— Goal —
Output exactly, and only, the lines from the line containing "hide_parts(node)" through the line containing "bpy.context.scene.collection.objects.link(box)", both included.

— Collected data —
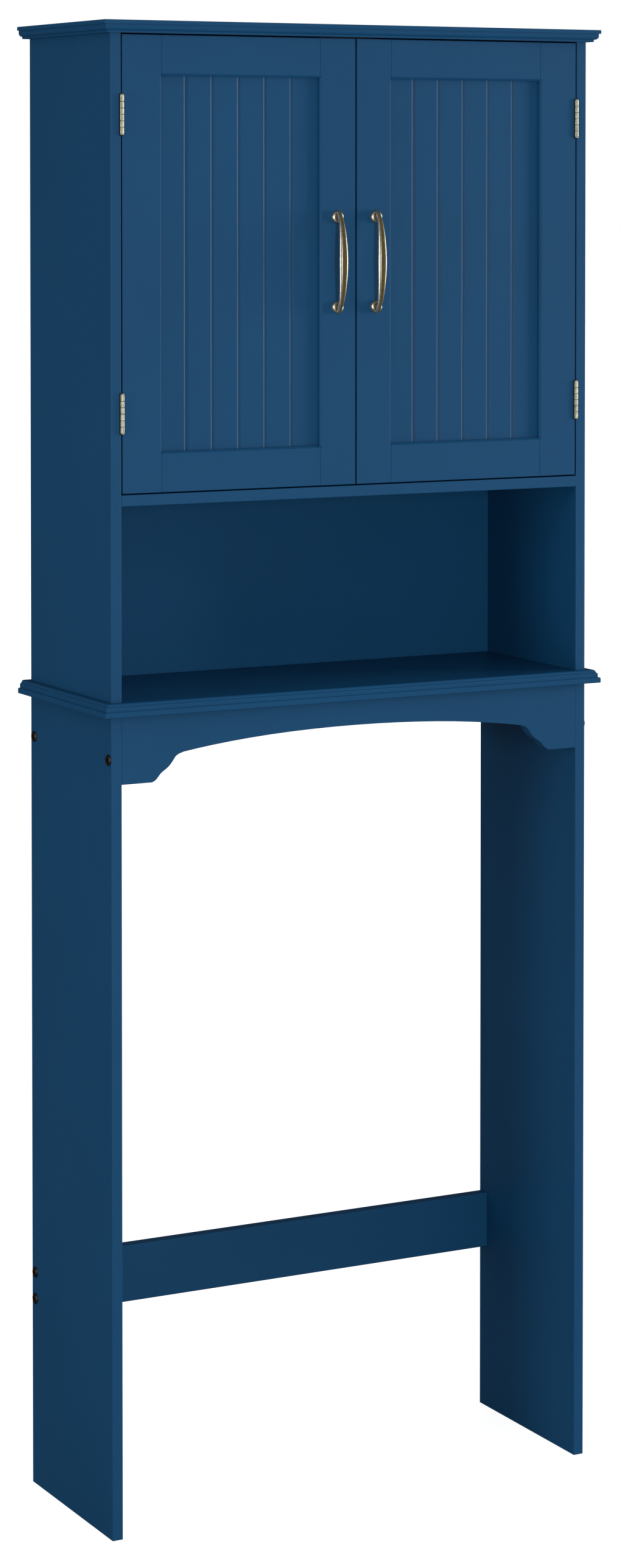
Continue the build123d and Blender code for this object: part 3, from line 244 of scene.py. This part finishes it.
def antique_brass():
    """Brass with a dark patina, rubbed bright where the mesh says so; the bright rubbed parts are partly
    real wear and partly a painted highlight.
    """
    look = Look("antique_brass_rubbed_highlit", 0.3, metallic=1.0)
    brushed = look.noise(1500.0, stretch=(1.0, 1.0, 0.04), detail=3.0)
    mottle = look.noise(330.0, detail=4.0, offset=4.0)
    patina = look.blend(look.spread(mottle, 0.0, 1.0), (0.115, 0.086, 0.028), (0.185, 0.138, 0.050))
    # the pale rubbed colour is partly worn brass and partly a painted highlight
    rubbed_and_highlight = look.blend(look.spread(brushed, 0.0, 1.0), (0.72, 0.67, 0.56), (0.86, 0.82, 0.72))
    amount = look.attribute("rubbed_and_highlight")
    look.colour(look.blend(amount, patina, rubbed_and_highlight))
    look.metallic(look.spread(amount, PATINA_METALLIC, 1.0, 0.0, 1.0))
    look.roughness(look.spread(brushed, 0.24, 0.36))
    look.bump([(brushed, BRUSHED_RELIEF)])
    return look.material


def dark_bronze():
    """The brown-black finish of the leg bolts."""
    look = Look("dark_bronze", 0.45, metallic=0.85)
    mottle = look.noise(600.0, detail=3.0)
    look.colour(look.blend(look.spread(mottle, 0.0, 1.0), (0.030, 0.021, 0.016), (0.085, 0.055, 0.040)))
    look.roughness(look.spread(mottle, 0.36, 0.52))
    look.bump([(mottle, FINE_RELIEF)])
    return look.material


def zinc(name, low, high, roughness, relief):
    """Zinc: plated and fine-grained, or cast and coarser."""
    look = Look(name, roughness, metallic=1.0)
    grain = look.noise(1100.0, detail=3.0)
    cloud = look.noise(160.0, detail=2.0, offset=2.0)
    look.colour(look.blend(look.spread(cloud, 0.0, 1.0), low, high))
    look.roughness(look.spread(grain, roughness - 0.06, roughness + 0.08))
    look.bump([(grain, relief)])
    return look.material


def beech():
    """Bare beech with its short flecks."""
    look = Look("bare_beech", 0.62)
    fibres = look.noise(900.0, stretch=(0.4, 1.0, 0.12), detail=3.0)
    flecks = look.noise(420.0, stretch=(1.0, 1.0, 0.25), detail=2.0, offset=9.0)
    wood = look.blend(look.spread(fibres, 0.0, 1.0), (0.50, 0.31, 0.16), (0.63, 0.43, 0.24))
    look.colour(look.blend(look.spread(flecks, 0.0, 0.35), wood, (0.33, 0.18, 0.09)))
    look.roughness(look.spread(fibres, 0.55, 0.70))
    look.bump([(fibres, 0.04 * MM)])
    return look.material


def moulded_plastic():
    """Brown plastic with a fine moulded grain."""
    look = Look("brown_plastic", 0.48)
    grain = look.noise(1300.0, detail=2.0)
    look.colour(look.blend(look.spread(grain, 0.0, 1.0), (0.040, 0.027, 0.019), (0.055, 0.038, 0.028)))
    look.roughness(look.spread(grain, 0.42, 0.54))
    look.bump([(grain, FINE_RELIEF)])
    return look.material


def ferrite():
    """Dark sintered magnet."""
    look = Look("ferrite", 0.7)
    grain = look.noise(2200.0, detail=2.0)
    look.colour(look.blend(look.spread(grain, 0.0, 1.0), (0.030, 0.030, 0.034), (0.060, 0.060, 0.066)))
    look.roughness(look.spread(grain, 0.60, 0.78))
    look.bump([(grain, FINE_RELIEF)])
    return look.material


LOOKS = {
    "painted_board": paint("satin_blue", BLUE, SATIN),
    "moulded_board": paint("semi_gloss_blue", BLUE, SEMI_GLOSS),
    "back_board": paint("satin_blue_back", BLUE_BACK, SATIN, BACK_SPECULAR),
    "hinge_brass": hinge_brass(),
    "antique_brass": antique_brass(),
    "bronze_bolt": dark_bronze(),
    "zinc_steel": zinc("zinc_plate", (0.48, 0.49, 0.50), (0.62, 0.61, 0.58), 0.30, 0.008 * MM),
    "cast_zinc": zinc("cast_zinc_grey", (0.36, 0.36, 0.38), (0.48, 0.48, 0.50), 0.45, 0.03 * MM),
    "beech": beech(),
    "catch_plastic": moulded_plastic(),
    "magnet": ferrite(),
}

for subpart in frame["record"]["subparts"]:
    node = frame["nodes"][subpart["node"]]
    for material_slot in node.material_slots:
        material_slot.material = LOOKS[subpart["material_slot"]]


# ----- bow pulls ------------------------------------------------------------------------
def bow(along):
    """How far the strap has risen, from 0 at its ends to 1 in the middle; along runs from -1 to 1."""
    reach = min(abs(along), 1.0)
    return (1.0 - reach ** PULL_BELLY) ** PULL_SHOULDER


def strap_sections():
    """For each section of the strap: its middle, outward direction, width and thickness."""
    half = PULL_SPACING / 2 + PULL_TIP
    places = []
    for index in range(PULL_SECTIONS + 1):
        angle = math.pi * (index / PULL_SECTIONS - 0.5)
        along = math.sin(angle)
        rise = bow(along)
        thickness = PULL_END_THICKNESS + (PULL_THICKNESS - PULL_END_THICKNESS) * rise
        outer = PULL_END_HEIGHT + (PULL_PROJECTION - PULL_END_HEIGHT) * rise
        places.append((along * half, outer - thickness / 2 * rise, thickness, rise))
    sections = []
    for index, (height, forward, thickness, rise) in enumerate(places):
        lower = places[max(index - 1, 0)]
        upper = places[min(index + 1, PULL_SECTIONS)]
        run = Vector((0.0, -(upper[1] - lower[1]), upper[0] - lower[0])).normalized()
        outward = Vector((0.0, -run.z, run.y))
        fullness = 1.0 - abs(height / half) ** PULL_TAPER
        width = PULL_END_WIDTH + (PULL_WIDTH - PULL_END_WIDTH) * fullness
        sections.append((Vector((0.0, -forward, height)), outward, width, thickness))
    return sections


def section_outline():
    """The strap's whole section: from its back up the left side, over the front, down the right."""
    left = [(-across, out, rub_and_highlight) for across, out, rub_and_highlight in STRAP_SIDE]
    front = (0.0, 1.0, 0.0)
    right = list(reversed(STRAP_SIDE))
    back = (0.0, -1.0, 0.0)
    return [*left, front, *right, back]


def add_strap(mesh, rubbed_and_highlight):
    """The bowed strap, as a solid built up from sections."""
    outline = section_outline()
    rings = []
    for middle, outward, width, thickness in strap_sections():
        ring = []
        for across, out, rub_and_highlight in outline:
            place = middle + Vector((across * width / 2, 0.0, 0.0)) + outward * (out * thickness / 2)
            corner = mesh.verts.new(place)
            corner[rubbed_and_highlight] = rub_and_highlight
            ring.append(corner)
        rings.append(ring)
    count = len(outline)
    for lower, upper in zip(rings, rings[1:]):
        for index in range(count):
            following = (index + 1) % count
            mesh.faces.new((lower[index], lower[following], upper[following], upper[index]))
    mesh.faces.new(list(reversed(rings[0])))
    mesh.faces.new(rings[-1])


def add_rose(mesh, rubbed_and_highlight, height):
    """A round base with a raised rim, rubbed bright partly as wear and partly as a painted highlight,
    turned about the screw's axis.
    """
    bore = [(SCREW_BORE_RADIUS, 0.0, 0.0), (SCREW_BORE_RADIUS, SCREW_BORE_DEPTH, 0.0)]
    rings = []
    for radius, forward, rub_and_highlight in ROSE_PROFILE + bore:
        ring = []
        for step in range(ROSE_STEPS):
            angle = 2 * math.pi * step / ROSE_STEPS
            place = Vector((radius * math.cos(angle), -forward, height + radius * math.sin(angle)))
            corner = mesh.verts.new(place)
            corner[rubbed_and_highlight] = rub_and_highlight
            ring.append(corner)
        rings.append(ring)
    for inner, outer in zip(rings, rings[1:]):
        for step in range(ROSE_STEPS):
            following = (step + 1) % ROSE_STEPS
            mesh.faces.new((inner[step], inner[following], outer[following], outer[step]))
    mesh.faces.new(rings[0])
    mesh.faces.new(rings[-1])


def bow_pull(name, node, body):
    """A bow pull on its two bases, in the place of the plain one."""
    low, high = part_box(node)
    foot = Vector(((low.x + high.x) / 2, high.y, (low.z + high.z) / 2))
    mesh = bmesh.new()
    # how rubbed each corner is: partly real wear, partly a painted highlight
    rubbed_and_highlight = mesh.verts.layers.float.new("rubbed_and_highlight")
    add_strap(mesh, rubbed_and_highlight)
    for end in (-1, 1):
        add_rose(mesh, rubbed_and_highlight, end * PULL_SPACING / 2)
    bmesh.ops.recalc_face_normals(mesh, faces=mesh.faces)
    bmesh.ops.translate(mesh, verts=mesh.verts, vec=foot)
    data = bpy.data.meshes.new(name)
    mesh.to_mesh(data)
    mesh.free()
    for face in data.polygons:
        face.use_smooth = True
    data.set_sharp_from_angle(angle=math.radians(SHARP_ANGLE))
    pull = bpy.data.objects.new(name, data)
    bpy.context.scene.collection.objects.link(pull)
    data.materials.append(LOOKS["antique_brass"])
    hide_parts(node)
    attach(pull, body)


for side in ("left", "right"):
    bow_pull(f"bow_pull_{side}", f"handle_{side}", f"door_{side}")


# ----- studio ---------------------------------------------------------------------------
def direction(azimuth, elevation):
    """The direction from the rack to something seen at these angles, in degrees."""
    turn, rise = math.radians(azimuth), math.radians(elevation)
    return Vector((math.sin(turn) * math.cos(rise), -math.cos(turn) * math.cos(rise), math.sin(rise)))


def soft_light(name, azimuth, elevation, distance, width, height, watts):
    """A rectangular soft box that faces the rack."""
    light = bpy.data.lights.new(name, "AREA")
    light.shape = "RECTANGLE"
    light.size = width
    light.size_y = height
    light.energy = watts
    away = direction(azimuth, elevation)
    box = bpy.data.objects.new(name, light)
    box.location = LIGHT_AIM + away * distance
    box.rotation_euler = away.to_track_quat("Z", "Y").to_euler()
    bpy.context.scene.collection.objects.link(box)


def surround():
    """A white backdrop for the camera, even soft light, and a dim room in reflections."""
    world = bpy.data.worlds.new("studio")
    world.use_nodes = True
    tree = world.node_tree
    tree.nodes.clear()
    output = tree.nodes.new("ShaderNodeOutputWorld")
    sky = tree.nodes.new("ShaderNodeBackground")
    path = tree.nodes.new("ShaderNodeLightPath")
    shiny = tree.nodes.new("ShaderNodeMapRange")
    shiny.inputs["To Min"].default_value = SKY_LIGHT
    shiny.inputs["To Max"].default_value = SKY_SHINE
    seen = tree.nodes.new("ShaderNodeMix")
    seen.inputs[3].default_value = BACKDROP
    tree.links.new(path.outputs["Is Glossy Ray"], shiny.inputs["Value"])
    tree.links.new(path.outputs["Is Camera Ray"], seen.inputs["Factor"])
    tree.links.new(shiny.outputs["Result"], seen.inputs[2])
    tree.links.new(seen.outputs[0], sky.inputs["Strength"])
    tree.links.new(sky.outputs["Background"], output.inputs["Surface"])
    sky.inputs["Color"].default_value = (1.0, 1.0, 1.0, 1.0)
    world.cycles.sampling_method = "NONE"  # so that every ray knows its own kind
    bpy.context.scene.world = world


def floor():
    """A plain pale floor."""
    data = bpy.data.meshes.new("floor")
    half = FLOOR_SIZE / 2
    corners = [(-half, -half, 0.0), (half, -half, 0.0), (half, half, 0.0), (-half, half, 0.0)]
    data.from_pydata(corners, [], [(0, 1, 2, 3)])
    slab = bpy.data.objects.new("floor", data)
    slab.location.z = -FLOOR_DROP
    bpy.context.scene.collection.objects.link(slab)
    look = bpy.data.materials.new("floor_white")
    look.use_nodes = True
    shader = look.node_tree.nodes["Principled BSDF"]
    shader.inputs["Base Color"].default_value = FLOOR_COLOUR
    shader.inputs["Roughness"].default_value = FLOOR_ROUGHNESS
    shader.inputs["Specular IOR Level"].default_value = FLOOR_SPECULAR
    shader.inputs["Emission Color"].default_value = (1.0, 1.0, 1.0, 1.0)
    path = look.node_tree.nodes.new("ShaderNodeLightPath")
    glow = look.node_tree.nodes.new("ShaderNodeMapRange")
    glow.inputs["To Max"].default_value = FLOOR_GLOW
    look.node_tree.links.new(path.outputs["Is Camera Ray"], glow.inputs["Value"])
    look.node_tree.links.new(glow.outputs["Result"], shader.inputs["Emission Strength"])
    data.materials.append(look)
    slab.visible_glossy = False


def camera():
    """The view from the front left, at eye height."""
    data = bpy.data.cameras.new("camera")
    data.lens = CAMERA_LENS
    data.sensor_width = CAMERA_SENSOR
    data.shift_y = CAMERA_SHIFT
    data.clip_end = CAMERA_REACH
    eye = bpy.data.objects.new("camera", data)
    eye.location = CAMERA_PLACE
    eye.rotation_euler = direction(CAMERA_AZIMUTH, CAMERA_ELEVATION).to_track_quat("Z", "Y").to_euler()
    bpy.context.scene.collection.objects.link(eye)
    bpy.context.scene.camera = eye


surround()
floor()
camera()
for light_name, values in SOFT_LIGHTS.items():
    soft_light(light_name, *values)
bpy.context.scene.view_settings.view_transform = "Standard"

— Reply —
    hide_parts(node)
    attach(pull, body)


for side in ("left", "right"):
    bow_pull(f"bow_pull_{side}", f"handle_{side}", f"door_{side}")


# ----- studio ---------------------------------------------------------------------------
def direction(azimuth, elevation):
    """The direction from the rack to something seen at these angles, in degrees."""
    turn, rise = math.radians(azimuth), math.radians(elevation)
    return Vector((math.sin(turn) * math.cos(rise), -math.cos(turn) * math.cos(rise), math.sin(rise)))


def soft_light(name, azimuth, elevation, distance, width, height, watts):
    """A rectangular soft box that faces the rack."""
    light = bpy.data.lights.new(name, "AREA")
    light.shape = "RECTANGLE"
    light.size = width
    light.size_y = height
    light.energy = watts
    away = direction(azimuth, elevation)
    box = bpy.data.objects.new(name, light)
    box.location = LIGHT_AIM + away * distance
    box.rotation_euler = away.to_track_quat("Z", "Y").to_euler()
    bpy.context.scene.collection.objects.link(box)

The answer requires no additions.